# GIVEN ENTRIES
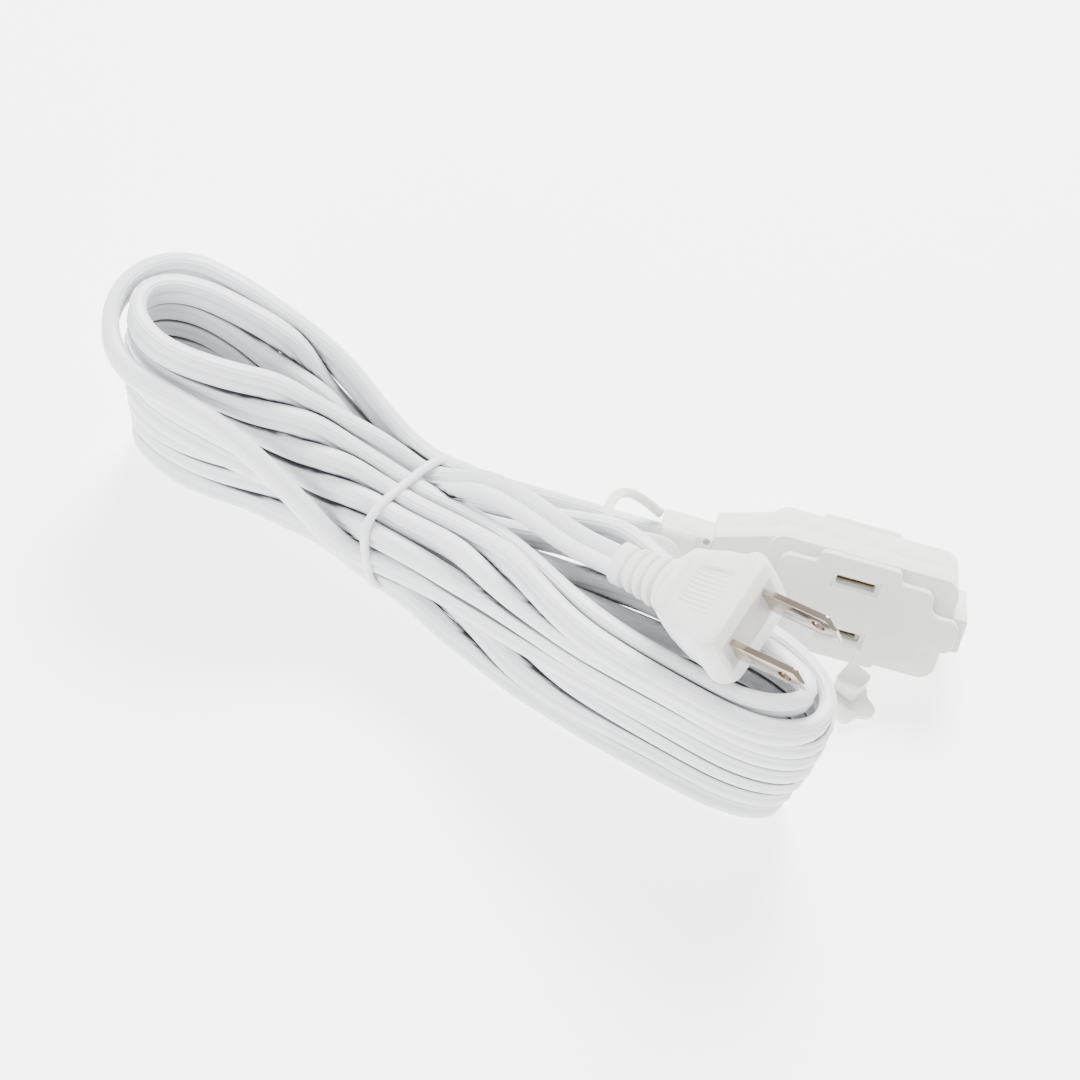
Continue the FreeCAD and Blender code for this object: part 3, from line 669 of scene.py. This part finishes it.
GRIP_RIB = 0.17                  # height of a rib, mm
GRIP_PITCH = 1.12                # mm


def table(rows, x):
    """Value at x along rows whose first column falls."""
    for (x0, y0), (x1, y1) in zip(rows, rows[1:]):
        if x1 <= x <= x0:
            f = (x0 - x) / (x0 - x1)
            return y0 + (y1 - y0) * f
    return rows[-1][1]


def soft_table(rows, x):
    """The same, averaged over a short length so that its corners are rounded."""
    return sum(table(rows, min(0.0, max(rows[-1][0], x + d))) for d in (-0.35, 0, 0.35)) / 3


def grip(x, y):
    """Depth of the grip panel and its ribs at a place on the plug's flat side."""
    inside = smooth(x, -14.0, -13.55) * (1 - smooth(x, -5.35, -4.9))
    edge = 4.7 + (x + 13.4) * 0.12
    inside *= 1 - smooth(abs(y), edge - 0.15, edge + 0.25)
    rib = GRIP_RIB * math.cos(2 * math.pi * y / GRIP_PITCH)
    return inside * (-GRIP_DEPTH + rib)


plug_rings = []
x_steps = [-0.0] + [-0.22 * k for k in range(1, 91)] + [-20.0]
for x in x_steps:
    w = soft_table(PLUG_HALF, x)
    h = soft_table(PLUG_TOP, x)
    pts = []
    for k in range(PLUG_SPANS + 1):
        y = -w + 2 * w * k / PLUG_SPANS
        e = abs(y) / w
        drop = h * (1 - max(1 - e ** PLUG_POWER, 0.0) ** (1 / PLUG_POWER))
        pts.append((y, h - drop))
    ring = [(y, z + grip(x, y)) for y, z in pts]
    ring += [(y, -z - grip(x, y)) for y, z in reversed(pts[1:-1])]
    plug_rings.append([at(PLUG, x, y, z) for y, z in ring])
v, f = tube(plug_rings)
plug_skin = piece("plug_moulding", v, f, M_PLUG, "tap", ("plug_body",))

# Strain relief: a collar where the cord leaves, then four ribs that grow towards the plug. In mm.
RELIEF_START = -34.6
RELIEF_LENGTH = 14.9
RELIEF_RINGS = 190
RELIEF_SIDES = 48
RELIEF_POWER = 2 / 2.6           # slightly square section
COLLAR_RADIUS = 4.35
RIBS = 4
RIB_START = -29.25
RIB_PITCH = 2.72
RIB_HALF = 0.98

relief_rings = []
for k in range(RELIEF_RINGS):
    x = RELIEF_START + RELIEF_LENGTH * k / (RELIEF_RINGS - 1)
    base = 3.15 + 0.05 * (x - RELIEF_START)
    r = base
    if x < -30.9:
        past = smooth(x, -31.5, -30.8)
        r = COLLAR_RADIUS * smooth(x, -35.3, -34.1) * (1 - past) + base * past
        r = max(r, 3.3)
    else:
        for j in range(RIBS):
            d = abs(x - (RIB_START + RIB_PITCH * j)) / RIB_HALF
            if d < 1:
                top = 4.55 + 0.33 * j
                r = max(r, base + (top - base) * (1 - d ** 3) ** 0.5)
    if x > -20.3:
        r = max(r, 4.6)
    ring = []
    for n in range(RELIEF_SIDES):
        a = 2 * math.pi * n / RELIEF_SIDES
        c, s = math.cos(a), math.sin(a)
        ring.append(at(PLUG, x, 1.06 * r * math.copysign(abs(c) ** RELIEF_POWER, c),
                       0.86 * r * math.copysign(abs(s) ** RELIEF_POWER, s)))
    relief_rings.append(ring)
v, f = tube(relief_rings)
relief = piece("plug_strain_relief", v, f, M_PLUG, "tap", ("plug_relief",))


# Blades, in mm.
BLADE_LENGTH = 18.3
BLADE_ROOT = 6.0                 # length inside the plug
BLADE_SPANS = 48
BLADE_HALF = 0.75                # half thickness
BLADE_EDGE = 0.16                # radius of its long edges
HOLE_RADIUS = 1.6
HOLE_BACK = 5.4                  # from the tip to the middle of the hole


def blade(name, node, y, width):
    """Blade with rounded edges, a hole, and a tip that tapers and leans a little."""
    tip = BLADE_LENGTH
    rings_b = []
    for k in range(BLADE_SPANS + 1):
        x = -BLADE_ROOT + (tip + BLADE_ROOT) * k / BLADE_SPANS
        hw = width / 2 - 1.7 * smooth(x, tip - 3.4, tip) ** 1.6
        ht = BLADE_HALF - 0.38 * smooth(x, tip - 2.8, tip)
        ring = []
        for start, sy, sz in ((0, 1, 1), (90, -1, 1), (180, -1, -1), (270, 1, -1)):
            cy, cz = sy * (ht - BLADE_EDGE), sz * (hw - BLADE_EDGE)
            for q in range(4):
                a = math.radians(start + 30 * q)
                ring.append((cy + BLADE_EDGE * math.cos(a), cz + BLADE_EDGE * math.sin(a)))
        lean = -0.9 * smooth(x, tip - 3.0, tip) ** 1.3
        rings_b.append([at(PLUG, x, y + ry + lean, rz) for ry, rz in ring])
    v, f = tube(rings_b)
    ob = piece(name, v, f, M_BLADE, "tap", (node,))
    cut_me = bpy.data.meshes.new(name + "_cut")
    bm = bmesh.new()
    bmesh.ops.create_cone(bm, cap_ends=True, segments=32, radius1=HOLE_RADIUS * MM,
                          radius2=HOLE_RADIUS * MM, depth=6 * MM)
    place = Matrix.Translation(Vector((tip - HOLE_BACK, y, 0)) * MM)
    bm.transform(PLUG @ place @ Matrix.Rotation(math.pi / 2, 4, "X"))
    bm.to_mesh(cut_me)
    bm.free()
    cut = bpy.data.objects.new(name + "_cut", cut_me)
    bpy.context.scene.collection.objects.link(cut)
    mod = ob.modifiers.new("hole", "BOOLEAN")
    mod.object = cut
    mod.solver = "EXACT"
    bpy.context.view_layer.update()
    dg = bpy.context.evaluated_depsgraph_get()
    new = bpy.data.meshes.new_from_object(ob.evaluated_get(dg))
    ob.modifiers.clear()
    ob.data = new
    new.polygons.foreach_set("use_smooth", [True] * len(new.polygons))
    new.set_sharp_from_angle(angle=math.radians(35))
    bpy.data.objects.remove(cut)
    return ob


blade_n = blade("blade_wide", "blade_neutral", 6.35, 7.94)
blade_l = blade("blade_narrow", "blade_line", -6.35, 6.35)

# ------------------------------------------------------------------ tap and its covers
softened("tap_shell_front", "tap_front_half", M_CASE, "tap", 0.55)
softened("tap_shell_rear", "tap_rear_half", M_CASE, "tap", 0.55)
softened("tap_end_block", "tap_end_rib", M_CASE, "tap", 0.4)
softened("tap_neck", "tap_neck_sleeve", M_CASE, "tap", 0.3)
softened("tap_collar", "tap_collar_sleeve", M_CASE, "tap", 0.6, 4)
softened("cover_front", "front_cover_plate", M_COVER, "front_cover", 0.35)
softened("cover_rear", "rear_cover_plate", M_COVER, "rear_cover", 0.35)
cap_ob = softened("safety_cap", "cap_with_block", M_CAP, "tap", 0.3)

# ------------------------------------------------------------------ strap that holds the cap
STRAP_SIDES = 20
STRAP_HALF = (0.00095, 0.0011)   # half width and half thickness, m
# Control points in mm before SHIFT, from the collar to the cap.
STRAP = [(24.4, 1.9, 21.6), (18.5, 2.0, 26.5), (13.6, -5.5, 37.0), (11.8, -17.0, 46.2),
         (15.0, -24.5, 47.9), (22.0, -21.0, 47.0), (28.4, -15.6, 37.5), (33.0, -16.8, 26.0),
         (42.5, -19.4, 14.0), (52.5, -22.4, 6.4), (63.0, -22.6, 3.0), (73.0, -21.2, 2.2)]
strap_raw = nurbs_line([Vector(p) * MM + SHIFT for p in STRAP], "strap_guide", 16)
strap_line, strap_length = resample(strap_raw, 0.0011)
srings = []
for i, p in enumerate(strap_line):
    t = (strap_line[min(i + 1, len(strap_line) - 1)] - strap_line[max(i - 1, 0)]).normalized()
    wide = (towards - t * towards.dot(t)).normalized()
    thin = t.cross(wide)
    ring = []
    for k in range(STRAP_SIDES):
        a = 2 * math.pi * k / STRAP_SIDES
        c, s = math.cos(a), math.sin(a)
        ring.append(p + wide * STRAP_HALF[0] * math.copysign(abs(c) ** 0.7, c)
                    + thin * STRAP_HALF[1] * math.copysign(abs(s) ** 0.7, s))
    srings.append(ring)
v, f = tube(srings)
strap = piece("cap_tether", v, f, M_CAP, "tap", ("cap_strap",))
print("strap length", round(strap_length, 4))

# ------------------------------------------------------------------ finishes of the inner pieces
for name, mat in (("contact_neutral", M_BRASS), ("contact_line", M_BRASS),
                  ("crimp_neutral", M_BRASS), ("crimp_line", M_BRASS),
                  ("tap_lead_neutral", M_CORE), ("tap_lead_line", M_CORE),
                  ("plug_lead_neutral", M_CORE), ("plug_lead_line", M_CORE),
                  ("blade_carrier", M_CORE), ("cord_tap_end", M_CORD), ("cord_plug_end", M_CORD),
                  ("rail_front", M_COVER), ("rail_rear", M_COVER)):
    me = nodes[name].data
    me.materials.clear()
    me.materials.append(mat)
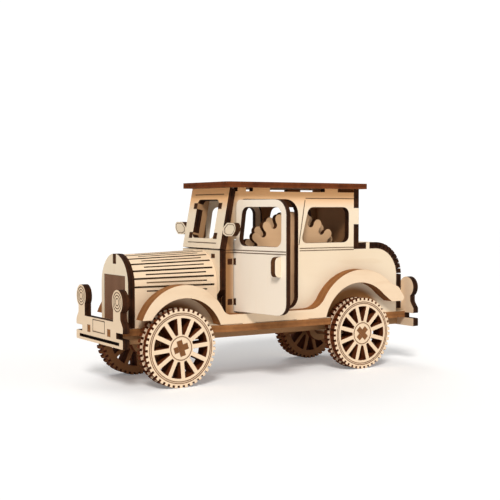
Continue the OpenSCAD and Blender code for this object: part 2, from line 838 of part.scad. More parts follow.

# GIVEN INSTRUCTION
Up to and including the line with "GRIP_PITCH = 1.12", repeat the data exactly, starting from its first line; nothing else belongs in the response.

# ANSWER TO THE EXERCISE
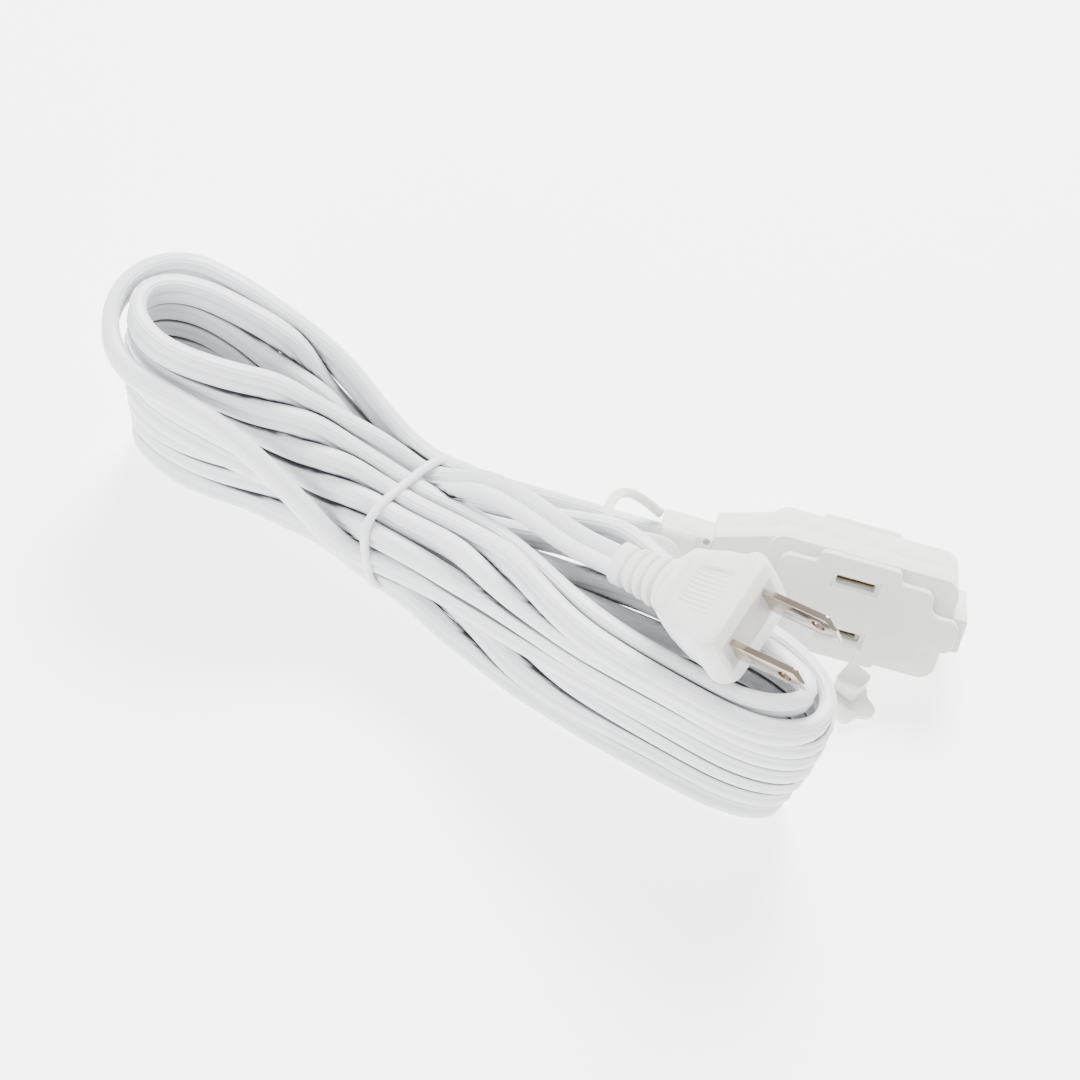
Continue the FreeCAD and Blender code for this object: part 3, from line 669 of scene.py. This part finishes it.
GRIP_RIB = 0.17                  # height of a rib, mm
GRIP_PITCH = 1.12                # mm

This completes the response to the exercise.